_The task_.
The data below holds the lines to copy: everything from the line containing "for node in" to the line containing "# Helpers for nodes", both ends included, set down exactly.

_Data excerpt_.
========================

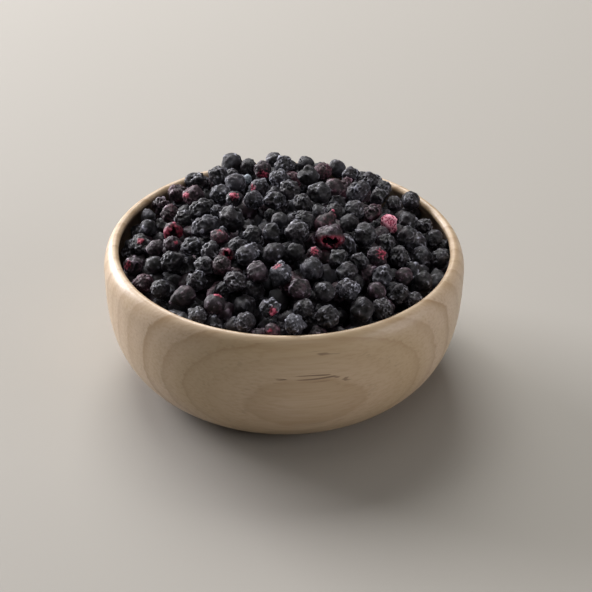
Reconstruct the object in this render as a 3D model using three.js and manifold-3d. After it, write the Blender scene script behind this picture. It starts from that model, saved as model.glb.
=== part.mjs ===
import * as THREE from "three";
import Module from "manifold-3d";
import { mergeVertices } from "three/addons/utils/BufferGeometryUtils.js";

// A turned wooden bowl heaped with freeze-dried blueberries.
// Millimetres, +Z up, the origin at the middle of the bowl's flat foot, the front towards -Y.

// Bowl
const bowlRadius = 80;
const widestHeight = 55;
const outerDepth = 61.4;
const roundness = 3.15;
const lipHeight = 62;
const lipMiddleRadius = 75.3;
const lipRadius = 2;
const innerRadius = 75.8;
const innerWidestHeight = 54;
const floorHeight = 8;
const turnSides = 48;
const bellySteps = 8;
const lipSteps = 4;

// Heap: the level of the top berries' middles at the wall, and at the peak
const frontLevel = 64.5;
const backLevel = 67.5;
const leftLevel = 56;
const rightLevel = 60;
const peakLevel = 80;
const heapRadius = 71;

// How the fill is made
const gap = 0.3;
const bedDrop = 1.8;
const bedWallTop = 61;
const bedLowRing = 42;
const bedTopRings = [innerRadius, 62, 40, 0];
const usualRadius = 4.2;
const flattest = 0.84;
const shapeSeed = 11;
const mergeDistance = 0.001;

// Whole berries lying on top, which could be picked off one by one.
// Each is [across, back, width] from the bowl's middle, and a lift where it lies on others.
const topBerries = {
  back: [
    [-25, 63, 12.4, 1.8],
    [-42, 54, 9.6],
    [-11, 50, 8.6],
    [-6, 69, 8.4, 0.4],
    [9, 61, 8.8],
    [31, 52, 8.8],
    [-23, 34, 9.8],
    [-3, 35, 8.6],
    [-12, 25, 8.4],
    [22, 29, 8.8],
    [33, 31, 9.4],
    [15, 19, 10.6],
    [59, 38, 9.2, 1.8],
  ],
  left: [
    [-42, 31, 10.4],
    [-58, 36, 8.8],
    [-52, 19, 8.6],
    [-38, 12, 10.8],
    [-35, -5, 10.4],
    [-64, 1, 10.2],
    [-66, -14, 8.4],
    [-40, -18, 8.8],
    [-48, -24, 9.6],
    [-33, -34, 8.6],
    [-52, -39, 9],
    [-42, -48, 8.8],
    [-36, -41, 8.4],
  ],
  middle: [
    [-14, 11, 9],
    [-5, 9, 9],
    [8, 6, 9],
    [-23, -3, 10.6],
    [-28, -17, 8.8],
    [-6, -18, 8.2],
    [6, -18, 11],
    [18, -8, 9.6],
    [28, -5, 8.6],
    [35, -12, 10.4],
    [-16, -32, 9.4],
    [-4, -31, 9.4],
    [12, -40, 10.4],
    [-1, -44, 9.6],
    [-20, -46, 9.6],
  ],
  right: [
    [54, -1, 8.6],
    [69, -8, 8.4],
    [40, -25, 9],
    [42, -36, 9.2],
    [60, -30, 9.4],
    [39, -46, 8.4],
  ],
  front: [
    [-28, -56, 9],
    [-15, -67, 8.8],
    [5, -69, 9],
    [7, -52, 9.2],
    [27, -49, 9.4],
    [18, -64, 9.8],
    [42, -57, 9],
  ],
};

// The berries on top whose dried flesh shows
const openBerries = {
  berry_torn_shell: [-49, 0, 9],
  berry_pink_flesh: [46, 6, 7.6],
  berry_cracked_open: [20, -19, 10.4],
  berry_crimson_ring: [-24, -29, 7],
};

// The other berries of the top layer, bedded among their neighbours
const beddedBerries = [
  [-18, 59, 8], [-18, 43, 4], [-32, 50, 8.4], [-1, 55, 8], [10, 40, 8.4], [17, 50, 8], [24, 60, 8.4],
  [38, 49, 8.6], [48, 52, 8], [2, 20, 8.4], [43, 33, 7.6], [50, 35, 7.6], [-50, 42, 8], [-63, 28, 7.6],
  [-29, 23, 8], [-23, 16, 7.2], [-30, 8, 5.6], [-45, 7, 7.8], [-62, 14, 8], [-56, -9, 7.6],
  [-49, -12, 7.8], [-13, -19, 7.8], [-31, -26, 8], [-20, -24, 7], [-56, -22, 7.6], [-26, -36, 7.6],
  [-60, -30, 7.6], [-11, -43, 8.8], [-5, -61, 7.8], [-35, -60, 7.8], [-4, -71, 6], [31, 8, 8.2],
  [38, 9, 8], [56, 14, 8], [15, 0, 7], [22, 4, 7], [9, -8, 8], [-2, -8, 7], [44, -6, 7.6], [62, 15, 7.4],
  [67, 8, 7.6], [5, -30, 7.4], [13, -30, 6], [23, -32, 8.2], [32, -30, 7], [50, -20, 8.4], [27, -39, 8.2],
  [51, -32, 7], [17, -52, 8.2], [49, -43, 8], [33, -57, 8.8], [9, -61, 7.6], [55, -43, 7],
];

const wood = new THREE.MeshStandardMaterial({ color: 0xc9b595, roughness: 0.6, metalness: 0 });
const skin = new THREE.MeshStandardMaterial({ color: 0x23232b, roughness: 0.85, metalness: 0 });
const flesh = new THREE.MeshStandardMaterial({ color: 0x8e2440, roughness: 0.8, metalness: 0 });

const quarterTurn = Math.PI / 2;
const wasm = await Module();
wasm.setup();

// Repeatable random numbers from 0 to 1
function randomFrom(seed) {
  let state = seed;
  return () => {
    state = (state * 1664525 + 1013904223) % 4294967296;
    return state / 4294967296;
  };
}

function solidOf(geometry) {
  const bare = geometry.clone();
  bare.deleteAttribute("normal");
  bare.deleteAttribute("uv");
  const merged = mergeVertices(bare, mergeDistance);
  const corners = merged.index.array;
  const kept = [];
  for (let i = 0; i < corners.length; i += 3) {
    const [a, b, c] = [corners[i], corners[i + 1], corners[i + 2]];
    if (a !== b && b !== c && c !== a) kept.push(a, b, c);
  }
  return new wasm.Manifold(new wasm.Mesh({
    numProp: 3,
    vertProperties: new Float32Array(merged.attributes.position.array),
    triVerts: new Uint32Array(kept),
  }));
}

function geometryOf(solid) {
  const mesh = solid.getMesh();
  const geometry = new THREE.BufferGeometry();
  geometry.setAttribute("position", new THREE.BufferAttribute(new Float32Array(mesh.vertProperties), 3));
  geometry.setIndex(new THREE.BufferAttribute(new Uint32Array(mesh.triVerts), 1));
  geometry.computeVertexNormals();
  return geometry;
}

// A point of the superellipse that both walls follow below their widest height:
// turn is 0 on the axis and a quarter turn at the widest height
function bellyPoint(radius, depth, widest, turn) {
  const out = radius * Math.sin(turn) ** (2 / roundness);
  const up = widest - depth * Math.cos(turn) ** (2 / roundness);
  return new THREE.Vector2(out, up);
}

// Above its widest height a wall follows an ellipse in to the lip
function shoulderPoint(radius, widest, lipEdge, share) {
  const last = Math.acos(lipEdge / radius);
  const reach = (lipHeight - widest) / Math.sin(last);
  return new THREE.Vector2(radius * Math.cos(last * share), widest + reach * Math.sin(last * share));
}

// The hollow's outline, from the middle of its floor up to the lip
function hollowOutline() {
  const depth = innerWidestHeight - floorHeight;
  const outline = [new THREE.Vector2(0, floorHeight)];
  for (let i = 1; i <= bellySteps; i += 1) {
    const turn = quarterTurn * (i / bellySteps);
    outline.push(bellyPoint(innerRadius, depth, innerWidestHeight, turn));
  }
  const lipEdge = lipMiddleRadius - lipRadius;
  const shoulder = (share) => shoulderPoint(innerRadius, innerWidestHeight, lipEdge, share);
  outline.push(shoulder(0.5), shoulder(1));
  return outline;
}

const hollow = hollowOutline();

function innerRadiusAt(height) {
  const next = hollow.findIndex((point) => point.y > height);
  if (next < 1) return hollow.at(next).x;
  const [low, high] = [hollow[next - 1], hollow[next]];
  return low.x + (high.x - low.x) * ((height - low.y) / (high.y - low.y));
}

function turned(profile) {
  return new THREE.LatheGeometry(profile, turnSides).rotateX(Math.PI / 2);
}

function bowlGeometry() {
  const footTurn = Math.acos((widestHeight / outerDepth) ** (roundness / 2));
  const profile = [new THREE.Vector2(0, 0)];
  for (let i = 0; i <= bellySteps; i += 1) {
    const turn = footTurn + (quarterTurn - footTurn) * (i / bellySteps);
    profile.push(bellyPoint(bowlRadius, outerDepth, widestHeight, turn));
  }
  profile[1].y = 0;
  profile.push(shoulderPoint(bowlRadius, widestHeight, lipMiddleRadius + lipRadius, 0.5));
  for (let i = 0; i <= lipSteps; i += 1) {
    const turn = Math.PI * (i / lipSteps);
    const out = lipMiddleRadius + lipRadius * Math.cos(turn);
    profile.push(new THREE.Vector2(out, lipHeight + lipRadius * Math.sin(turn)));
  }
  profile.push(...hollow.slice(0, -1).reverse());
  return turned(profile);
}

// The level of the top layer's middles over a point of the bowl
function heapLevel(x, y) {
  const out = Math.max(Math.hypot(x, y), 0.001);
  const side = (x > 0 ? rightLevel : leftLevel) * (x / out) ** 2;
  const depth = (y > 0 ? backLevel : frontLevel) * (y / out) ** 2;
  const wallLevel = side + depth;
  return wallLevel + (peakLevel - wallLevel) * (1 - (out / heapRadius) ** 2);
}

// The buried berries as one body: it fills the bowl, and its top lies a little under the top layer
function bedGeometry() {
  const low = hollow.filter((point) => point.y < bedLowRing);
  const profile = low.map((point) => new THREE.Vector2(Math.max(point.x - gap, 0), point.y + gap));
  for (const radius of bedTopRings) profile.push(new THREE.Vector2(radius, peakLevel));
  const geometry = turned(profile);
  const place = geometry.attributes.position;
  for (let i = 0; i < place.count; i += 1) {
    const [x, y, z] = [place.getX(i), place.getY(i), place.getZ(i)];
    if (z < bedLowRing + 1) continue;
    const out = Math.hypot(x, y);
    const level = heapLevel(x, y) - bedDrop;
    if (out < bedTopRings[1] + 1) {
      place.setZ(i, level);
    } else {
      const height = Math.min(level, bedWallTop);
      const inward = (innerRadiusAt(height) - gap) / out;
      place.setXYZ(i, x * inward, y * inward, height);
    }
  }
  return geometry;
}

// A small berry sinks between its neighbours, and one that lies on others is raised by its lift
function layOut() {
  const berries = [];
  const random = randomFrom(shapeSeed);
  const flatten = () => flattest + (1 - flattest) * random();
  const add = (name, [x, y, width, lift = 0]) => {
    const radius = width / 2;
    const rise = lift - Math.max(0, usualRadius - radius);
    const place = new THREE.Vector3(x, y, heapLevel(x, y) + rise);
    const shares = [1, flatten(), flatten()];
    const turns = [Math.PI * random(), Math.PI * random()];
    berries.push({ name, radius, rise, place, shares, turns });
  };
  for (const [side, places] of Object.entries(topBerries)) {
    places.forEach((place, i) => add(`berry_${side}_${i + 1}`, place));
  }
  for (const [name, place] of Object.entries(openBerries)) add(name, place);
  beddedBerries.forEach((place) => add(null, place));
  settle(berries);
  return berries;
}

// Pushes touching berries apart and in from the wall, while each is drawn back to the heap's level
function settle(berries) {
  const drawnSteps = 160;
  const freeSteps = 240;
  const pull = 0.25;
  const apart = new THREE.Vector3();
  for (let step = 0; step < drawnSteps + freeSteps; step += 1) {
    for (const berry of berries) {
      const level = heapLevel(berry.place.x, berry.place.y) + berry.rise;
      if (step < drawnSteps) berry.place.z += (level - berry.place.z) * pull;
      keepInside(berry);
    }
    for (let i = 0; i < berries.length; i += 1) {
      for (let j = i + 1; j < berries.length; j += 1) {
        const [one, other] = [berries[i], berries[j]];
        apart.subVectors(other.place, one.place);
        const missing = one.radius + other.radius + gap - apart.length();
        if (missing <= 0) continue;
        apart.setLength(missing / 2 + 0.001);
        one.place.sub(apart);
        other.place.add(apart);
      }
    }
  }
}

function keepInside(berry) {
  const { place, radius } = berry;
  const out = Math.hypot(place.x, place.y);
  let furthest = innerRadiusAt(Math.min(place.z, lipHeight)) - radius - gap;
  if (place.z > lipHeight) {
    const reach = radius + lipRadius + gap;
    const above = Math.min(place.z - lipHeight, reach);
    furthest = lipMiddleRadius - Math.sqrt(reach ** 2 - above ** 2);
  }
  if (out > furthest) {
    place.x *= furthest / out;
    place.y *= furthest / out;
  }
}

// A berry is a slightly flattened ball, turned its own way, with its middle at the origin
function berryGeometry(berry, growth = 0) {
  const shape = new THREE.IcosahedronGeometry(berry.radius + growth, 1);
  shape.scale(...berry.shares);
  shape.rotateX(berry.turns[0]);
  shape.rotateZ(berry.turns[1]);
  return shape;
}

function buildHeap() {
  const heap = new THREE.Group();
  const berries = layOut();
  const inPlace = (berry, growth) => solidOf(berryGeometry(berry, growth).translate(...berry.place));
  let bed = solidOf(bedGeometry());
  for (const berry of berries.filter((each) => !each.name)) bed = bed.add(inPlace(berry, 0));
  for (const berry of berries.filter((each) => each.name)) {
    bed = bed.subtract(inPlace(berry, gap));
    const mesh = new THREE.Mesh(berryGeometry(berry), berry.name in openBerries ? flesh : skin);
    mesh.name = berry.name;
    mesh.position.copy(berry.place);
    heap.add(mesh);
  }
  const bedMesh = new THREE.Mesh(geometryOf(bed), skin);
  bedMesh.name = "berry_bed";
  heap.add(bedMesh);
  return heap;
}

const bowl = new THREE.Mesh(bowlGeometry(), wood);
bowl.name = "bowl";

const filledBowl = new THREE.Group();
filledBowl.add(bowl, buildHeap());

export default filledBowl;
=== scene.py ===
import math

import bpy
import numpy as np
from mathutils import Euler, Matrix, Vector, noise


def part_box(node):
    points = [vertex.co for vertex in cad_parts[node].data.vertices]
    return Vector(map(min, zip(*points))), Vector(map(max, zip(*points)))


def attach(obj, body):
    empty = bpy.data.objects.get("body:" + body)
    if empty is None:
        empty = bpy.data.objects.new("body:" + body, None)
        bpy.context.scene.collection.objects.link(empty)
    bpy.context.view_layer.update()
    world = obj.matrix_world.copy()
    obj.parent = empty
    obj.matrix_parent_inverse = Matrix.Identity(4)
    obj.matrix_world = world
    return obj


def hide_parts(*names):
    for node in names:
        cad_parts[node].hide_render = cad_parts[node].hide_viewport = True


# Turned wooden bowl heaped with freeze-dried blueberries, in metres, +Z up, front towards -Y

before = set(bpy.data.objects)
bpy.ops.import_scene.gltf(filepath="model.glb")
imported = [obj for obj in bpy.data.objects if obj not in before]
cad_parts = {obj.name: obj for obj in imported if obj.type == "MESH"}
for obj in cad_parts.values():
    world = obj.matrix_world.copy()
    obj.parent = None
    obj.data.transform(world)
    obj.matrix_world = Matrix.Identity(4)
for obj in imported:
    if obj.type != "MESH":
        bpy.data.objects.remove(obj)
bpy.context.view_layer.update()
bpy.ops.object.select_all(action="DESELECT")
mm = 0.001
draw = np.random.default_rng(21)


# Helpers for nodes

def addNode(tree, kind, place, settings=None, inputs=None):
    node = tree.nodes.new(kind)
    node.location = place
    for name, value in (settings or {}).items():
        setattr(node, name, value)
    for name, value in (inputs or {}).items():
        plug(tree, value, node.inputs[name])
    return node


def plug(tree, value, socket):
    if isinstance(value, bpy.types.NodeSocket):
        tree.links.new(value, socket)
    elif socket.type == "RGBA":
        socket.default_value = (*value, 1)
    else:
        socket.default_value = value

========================

_Written answer_.
    for node in names:
        cad_parts[node].hide_render = cad_parts[node].hide_viewport = True


# Turned wooden bowl heaped with freeze-dried blueberries, in metres, +Z up, front towards -Y

before = set(bpy.data.objects)
bpy.ops.import_scene.gltf(filepath="model.glb")
imported = [obj for obj in bpy.data.objects if obj not in before]
cad_parts = {obj.name: obj for obj in imported if obj.type == "MESH"}
for obj in cad_parts.values():
    world = obj.matrix_world.copy()
    obj.parent = None
    obj.data.transform(world)
    obj.matrix_world = Matrix.Identity(4)
for obj in imported:
    if obj.type != "MESH":
        bpy.data.objects.remove(obj)
bpy.context.view_layer.update()
bpy.ops.object.select_all(action="DESELECT")
mm = 0.001
draw = np.random.default_rng(21)


# Helpers for nodes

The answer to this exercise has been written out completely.